» **WRITTEN REQUEST**
Extract every line that contains the string "each".

--- Start of SOURCE DATA ---

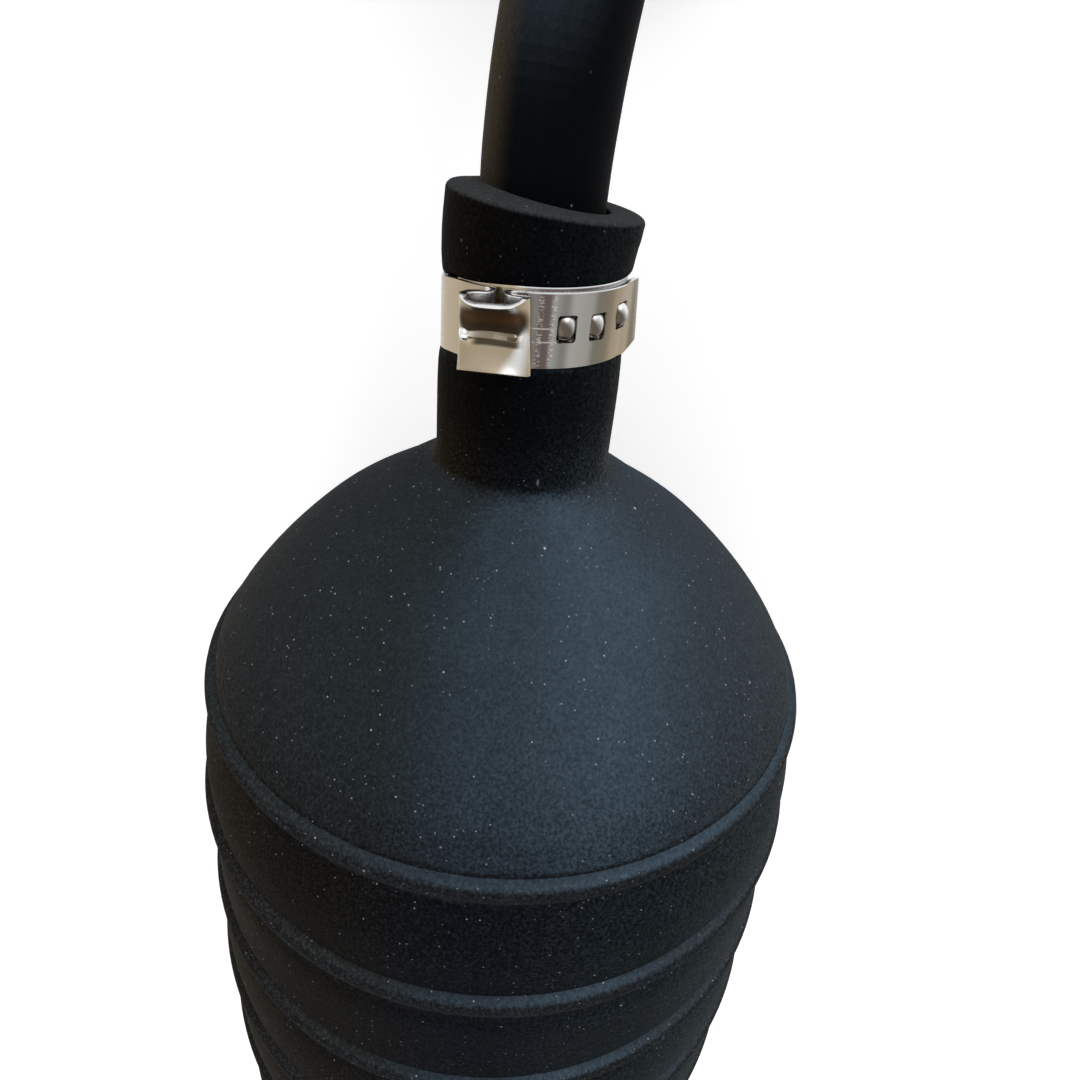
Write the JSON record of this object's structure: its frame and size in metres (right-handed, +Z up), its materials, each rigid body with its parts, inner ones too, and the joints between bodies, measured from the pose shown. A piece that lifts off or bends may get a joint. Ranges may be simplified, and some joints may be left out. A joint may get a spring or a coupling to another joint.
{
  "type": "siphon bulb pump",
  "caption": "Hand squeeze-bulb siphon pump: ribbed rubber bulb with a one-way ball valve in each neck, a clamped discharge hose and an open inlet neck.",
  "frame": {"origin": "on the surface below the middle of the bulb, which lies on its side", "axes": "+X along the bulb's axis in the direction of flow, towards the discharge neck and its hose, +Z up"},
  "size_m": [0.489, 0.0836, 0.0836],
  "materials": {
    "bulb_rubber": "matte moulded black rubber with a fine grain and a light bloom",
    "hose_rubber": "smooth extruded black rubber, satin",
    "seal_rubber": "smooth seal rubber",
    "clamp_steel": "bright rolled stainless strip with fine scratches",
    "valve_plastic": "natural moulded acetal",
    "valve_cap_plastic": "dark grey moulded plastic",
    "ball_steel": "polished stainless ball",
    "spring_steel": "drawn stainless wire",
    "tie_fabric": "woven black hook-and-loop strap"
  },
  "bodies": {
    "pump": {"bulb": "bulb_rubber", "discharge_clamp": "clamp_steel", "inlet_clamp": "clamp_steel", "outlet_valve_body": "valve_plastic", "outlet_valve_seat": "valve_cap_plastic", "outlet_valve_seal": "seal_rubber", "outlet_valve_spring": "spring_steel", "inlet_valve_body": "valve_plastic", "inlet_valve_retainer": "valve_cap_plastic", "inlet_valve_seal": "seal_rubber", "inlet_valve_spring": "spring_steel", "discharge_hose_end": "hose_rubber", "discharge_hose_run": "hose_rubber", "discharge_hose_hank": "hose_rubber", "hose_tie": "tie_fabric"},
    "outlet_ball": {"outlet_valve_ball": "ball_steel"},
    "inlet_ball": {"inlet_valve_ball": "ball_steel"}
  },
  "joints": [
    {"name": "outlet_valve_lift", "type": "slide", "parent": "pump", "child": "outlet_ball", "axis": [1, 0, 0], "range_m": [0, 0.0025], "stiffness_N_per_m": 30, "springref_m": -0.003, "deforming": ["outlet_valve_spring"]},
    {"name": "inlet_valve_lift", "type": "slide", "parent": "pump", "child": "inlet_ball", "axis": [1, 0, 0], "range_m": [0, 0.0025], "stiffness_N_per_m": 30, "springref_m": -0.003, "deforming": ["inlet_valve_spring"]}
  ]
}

--- End of SOURCE DATA ---

» **FULL SOLUTION**
Write the JSON record of this object's structure: its frame and size in metres (right-handed, +Z up), its materials, each rigid body with its parts, inner ones too, and the joints between bodies, measured from the pose shown. A piece that lifts off or bends may get a joint. Ranges may be simplified, and some joints may be left out. A joint may get a spring or a coupling to another joint.
  "caption": "Hand squeeze-bulb siphon pump: ribbed rubber bulb with a one-way ball valve in each neck, a clamped discharge hose and an open inlet neck.",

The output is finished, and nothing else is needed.